THE MOSQUITO COAST (1986)
Posted in THE LUNCH MOVIE CHRONICLES: The original e-mail announcements that were sent through our office the evening before we rolled a Lunch Movie on October 29th, 2009 by Jim Delaney
From June 20, 2008
Directed by Peter Weir, Produced by Saul Zaentz, Written by Paul Schrader, starring Harrison Ford, Helen Mirren & River Phoenix.
Allie Fox (Ford) is an inventor who loves America too much to watch it go down the tube, a direction in which he believes his nation is irrevocably heading. He moves his family from the American corn belt to the Amazon rainforest, with the goal of building a communal utopia. Allie’s biggest enemy in the rainforest is not a Christian missionary, with whom he clashes at every opportunity, but his own megalomaniacal tendencies. Can a family build Eden with their father thinks he is God?
THE MOSQUITO COAST was the second partnership of Weir and Ford, following WITNESS, which earned Ford his only Oscar nomination. As ambitious as WITNESS was for a star whom audiences expect to always play a matinee hero, THE MOSQUITO COAST is as far as Ford has ever pushed himself. Allie is an off-the-reservation, gone-native certified nut-case. Ford plays him as a man who is 100% convinced that he is right.
It’ll finish Thursday.
Love, Jim
TRAILER: http://www.imdb.com/video/screenplay/vi82903321/
It’s not a very good trailer, but it’s all IMDB offers.
AFTER THOUGHT from 10.29.09
I have not read Paul Theroux’s 1982 novel on which THE MOSQUITO COAST was based. As a story, the film could arguably seen as a reaction to Reaganomics and the decline of the working class. In one of the more memorably un-Ford moments, Allie bitterly and sarcastically berates the owner of a hardware store not only for carrying merchandise made in China, but for not even stocking the supplies Allie needs for his next invention. Allie reasons that, if Americans still respected innovation, the get-your-hands-dirty jobs where progress occurs would not be sent overseas.
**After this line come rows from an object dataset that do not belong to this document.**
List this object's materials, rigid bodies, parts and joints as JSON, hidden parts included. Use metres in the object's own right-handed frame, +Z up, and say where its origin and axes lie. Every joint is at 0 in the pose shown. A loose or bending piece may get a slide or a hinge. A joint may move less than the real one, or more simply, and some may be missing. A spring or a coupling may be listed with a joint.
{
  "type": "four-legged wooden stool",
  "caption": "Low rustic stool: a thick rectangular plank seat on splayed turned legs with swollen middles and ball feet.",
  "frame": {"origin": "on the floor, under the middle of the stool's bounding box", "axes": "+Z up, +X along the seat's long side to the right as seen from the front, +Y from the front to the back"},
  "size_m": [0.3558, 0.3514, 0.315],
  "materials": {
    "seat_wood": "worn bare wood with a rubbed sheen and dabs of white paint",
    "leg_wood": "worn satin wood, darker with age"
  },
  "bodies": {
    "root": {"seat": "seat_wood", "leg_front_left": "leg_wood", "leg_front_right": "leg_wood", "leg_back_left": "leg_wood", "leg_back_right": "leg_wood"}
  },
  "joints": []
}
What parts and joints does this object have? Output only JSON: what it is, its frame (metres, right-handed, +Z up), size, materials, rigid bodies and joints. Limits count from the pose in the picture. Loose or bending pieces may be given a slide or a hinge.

While these concerns make for a very 1980′s story, the film would have been equally at home among the more character-driven movies of the 70′s. This is not so much a beginning, middle and end tale as it is a psychological and spiritual trip for a man at odds with everything he sees. Many films resort to devices like dream sequences to explore this territory. THE MOSQUITO COAST instead uses exquisite photography by John Seale, of a wide open jungle teaming with life but mostly barren of humanity, to make its metaphors.